Embora de forma grosseira tem-se dito que o aumento dos impostos sobre a produção reduz a competitividade das empresas. Isto, também, não é verdade, porque as empresas não reagem todas da mesma maneira ao impulso dos impostos. Mas vamos admitir que sim e que se optava, então, por um aumento sobre os impostos pessoais. Como?
Admitamos que o imposto sobre as pessoas era progressivo, ou seja, que os que têm rendimentos mais elevados vão pagar segundo uma taxa proporcionalmente superior. Suponhamos que com vista a não sobrecarregar os que têm rendimentos mais baixos, se determina que só pagarão imposto as pessoas que têm um rendimento superior ao rendimento pessoal médio (mas o critério pode ser outro), de acordo com uma taxa de progressividade adequada.

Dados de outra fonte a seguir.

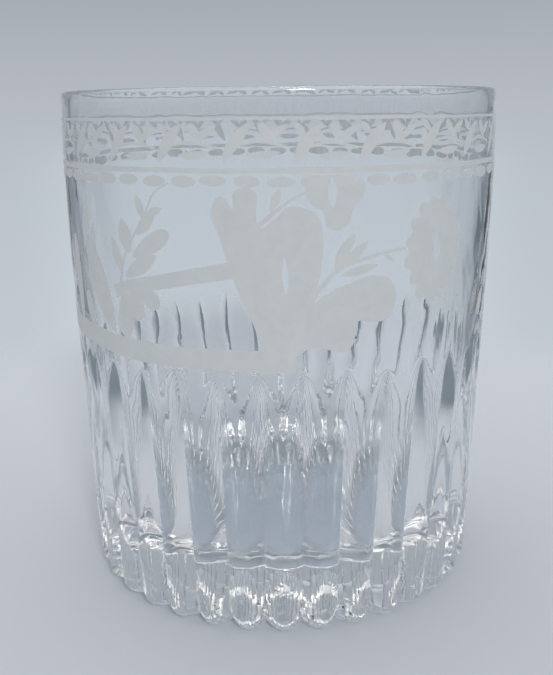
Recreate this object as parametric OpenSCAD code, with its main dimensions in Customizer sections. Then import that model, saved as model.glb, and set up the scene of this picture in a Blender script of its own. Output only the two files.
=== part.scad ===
// Engraved glass tumbler: one thick piece of cut glass, with matt wheel engraving on its wall.
// Millimetres, standing on z = 0 with the axis of the glass on the z axis. The main engraving
// faces -y. Angles along the wall run from that front line, positive to the right of it.

/* [Glass] */
// Overall height
height = 92; // [80:1:110]
// Outer diameter at the rim
rim_d = 80; // [76:0.5:84]
// Outer diameter at the widest height, just below the upper frieze
belly_d = 80.6; // [80.6:0.2:84]
// Outer diameter at the foot
foot_d = 76; // [72:0.5:78]
// Rounding of the outer edge of the foot
foot_round = 3.4; // [1:0.2:4]

/* [Cavity] */
// Thickness of the solid base
base_thick = 10; // [8:0.5:14]
// Wall thickness at the rim
rim_wall = 1.4; // [1.2:0.1:2]
// Wall thickness half way up
middle_wall = 2.4; // [2:0.1:3]
// Wall thickness just above the cavity floor
foot_wall = 3.7; // [3.4:0.1:4.5]
// Rounding between the cavity wall and its floor
floor_round = 8; // [2:0.5:10]

/* [Cut pillars] */
// Number of mitre grooves, and so of pillars, round the glass
groove_count = 35; // [28:1:40]
// Height where the grooves run out to a point
groove_top = 47; // [40:1:48]
// Depth of a groove at the foot
groove_depth = 2.5; // [1.5:0.1:2.6]
// Angle between the two faces of a groove
groove_angle = 104; // [90:1:110]
// How far single grooves are cut deeper or shallower, by hand
hand_cut = 0.05; // [0:0.01:0.08]

/* [Engraving] */
// Thickness of the matt skin that stands for the engraving
skin = 0.12; // [0.1:0.01:0.3]
// Height of the single line above the frieze
upper_line_z = 87.4; // [86:0.1:88]
// Height of the line below the frieze
lower_line_z = 79.9; // [79:0.1:81]
// Width of the lines
line_w = 0.7; // [0.4:0.1:1]
// Number of repeats of the leaf frieze
frieze_count = 24; // [16:1:30]
// Number of oval beads under the frieze
bead_count = 50; // [36:1:56]
// Length of a bead
bead_len = 4.1; // [3:0.1:4.4]
// Height of a bead
bead_h = 1.6; // [1:0.1:2]

/* [Hidden] */
$fn = 48;
rim_r = rim_d / 2;
belly_r = belly_d / 2;
foot_r = foot_d / 2;
belly_z = 79;
wall_steps = 6;
// The wall swells quickly above the foot and slowly near the belly
swell = 1.35;
// How far a cutter passes beyond the glass
past = 4;
bead_z = lower_line_z - line_w / 2 - 0.3 - bead_h / 2;
// The picture starts above the points of the grooves and ends under the beads
ribbon_z = 49;
ribbon_w = 3.1;
picture_low = ribbon_z + ribbon_w + 0.3;
picture_high = bead_z - bead_h / 2 - 0.2;
// Degrees round the wall for a millimetre along it
deg_per_mm = 360 / (2 * PI * belly_r);

matt = [0.72, 0.74, 0.74];
glass = [0.8, 0.88, 0.92, 0.4];

// ---- profile of the wall ----

function mix(a, b, t) = a + (b - a) * t;

// Outer radius of the uncut wall at height z
function wall_r(z) =
    z <= foot_round ? foot_r
    : z <= belly_z ? mix(foot_r, belly_r, 1 - pow(1 - (z - foot_round) / (belly_z - foot_round), swell))
    : mix(belly_r, rim_r, (z - belly_z) / (height - belly_z));

// The heights where the wall profile turns
wall_heights = concat(
    [for (i = [0 : wall_steps]) mix(foot_round, belly_z, i / wall_steps)],
    [height - rim_wall / 2]);

// Points of the outer wall between two heights, moved out by a distance
function wall_points(z0, z1, out) = concat(
    [[profile_r(z0) + out, z0]],
    [for (z = wall_heights) if (z > z0 && z < z1) [profile_r(z) + out, z]],
    [[profile_r(z1) + out, z1]]);

// Radius on the straight-sided profile that is really turned
function profile_r(z) =
    z >= wall_heights[wall_steps] ? wall_r(z)
    : let (i = max(0, floor((z - foot_round) / (belly_z - foot_round) * wall_steps)),
           a = wall_heights[i],
           b = wall_heights[i + 1])
      mix(wall_r(a), wall_r(b), (z - a) / (b - a));

// Points on an arc
function arc_points(centre, r, from, to, steps) =
    [for (i = [0 : steps]) centre + r * [cos(mix(from, to, i / steps)), sin(mix(from, to, i / steps))]];

// ---- glass ----

module uncut_glass() {
    rotate_extrude($fn = 96) polygon(concat(
        [[0, 0]],
        arc_points([foot_r - foot_round, foot_round], foot_round, -90, 0, 4),
        [for (z = wall_heights) if (z > foot_round) [wall_r(z), z]],
        arc_points([wall_r(height) - rim_wall / 2, height - rim_wall / 2], rim_wall / 2, 0, 90, 3),
        [[0, height]]));
}

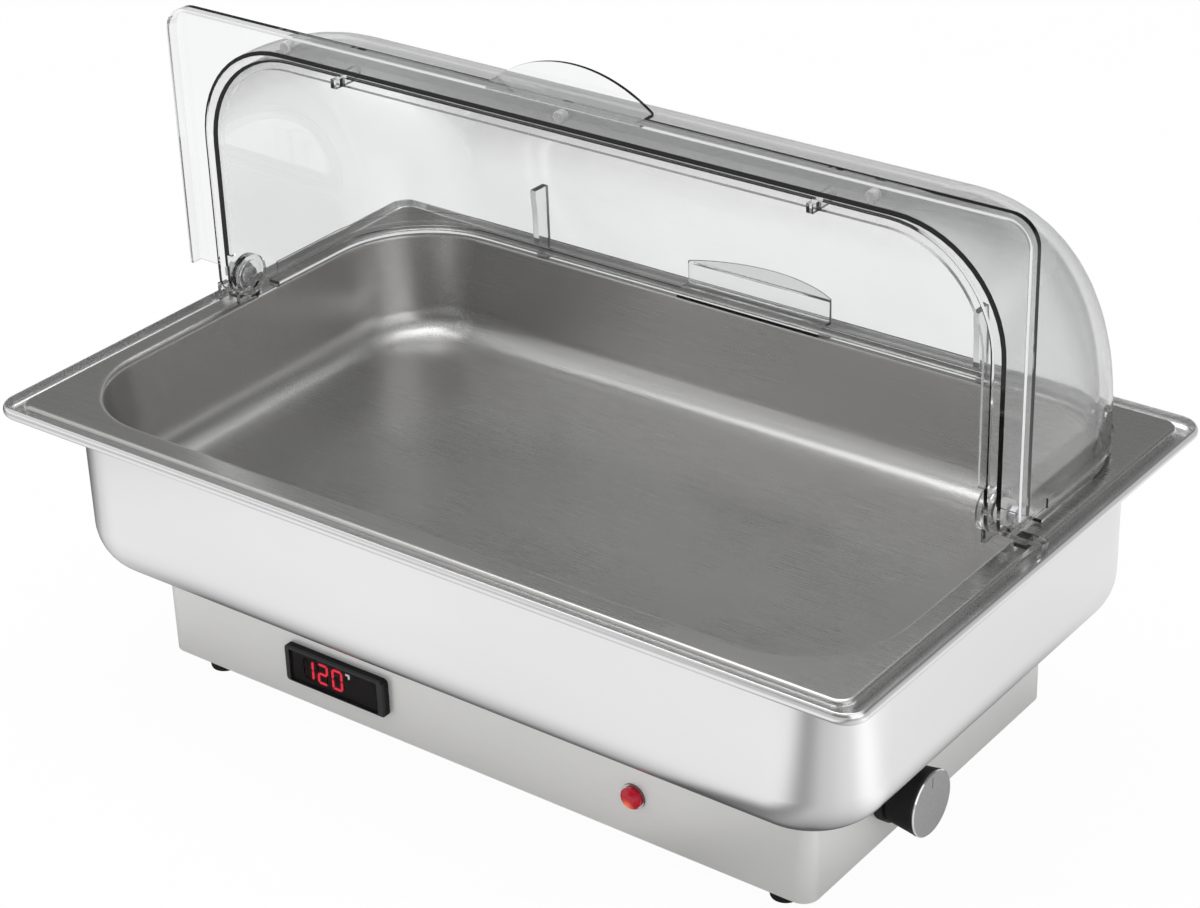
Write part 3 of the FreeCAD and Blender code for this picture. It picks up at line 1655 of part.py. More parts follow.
def side_block(side, start, end, y, width, z, height):
    """A box measured outward from the middle."""
    return block(end - start, width, height, side * (start + end) / 2, y, z)


def side_bore(side, start, length):
    """The clearance hole for the hinge screw."""
    return side_rod(side, hinge_screw_radius + fit_clearance, start, length)


cheek_end = inner_half_length - hood_wall - side_gap
cheek_start = cheek_end - cheek_thickness
boss_start = cheek_start - boss_depth
head_start = cheek_start - hinge_head_height
washer_start = inner_half_length + side_gap
washer_length = outer_half_length - hood_wall - side_gap - washer_start
nut_start = outer_half_length + side_gap
hinge_screw_length = nut_start + nut_height + stud_end / 2 - cheek_start
strap_z = rim_z + strap_rise
strap_end = rim_length / 2 - lip_width - hook_gap
strap_foot_start = pan_body_length / 2 + pan_lip_bend + strap_foot_inset
hook_z = ledge_z + hook_clearance
cross = ((cross_slot_length, cross_slot_width), (cross_slot_width, cross_slot_length))
hinge_screws = []
washers = []
hinge_nuts = []
for side, name in ((-1, "hinge_bracket_left"), (1, "hinge_bracket_right")):
    bracket = join(
        side_rod(side, boss_radius, boss_start, cheek_end - boss_start),
        side_block(side, cheek_start, cheek_end, as_size(0), cheek_width, strap_z, axis_z - strap_z),
        side_block(side, cheek_start, strap_end, strap_y, strap_width, strap_z, strap_thickness),
        side_block(
            side,
            strap_end - strap_thickness,
            strap_end,
            strap_y,
            strap_width,
            hook_z,
            strap_z + strap_thickness - hook_z,
        ),
        side_block(
            side,
            strap_foot_start,
            strap_foot_start + strap_foot_length,
            strap_y,
            strap_width,
            rim_z,
            strap_rise,
        ),
    )
    recess = side_rod(side, boss_recess_radius, boss_start, boss_depth)
    node(name, less(bracket, recess, side_bore(side, boss_start, cheek_end - boss_start)))
    slots = [
        side_block(side, head_start, head_start + cross_slot_depth, 0, y, axis_z - z / 2, z)
        for y, z in cross
    ]
    head = side_rod(side, hinge_head_radius, head_start, hinge_head_height)
    shank = side_rod(side, hinge_screw_radius, cheek_start, hinge_screw_length)
    hinge_screws.append(less(join(head, shank), *slots))
    washer = side_rod(side, washer_radius, washer_start, washer_length)
    washers.append(less(washer, side_bore(side, washer_start, washer_length)))
    hexagon = bind(
        doc.addObject("Part::Prism", "hexagon"), Circumradius=hinge_nut_radius, Height=nut_height
    )
    hexagon.Polygon = 6
    nut_x = nut_start if side > 0 else -nut_start - nut_height
    place(hexagon, nut_x, 0, axis_z, ALONG["x"])
    hinge_nuts.append(less(hexagon, side_bore(side, nut_start, nut_height)))
node("hinge_screws", group(*hinge_screws))
node("hinge_washers", group(*washers))
node("hinge_nuts", group(*hinge_nuts))

doc.recompute()

failed = [thing.Name for thing in doc.Objects if "Invalid" in thing.State or "Error" in thing.State]
if failed:
    raise RuntimeError("these objects failed: " + ", ".join(failed))
for thing in nodes:
    if thing.Shape.isNull() or not thing.Shape.isValid():
        raise RuntimeError(thing.Label + " has no valid shape")

os.makedirs("parts", exist_ok=True)
for thing in nodes:
    thing.Shape.exportStep("parts/" + thing.Label + ".step")
    print(thing.Label, len(thing.Shape.Solids), round(thing.Shape.Volume / 1000, 2))
print(len(nodes), "sub-parts")
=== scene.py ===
import math

import bmesh
import bpy
from mathutils import Matrix, Vector


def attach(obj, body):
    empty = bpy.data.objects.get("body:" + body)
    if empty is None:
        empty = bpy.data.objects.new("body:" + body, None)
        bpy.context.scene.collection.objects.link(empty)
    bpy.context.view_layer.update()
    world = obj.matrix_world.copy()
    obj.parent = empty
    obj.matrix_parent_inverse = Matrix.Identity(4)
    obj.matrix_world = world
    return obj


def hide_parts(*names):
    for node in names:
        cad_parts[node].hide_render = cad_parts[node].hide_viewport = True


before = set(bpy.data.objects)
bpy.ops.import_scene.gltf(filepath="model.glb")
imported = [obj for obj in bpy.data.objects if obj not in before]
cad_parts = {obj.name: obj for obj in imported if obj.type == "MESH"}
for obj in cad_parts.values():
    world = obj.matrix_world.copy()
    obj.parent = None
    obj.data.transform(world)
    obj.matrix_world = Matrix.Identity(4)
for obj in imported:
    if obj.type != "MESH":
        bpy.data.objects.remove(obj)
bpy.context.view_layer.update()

# Studio: a white floor and plain soft light all round, with the camera where the photograph was
# taken from. A large soft lamp hangs overhead and a weaker one stands at each side. Shiny surfaces
# see the room in darker bands, as dark screens round a studio table would show, and see painted
# shade on the floor: a painted shadow near the base and painted light and dark bands round about.
scene = bpy.context.scene
scene.view_settings.view_transform = "Standard"

camera = bpy.data.objects.new("camera", bpy.data.cameras.new("camera"))
camera.location = (0.8448, -1.0839, 0.8864)
camera.rotation_euler = [math.radians(turn) for turn in (61.988, 1.262, 36.0)]
camera.data.sensor_width = 36
camera.data.lens = 87.48
camera.data.shift_x = -0.0399
camera.data.shift_y = -0.0117
camera.data.clip_end = 20
scene.collection.objects.link(camera)
scene.camera = camera


def wire(tree, start, end):
    """Joins an output socket to an input socket."""
    tree.links.new(start, end)


def add_node(tree, kind, inputs=(), **settings):
    """A new node with its settings, and inputs that are set to a value or wired to a socket."""
    node = tree.nodes.new(kind)
    for setting, value in settings.items():
        setattr(node, setting, value)
    for socket, value in dict(inputs).items():
        if isinstance(value, bpy.types.NodeSocket):
            wire(tree, value, node.inputs[socket])
        else:
            node.inputs[socket].default_value = value
    return node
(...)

Assim se conseguiria a preservação da qualidade dos serviços públicos e, simultaneamente, se obteria uma repartição mais equilibrada dos rendimentos.
Mas há uma dificuldade e a dificuldade é a de que isto não pode caber nas mentes dominadas por conceções neoliberalizantes da economia e da vida em sociedade.
A solução anunciada pelo Sr. Primeiro-ministro não é, assim, uma inevitabilidade é, antes, uma consequência, ou da ignorância ou de conceções ideológicas que, neste momento só podem prejudicar o país, as portuguesas e os portugueses. É uma conceção de “direita”.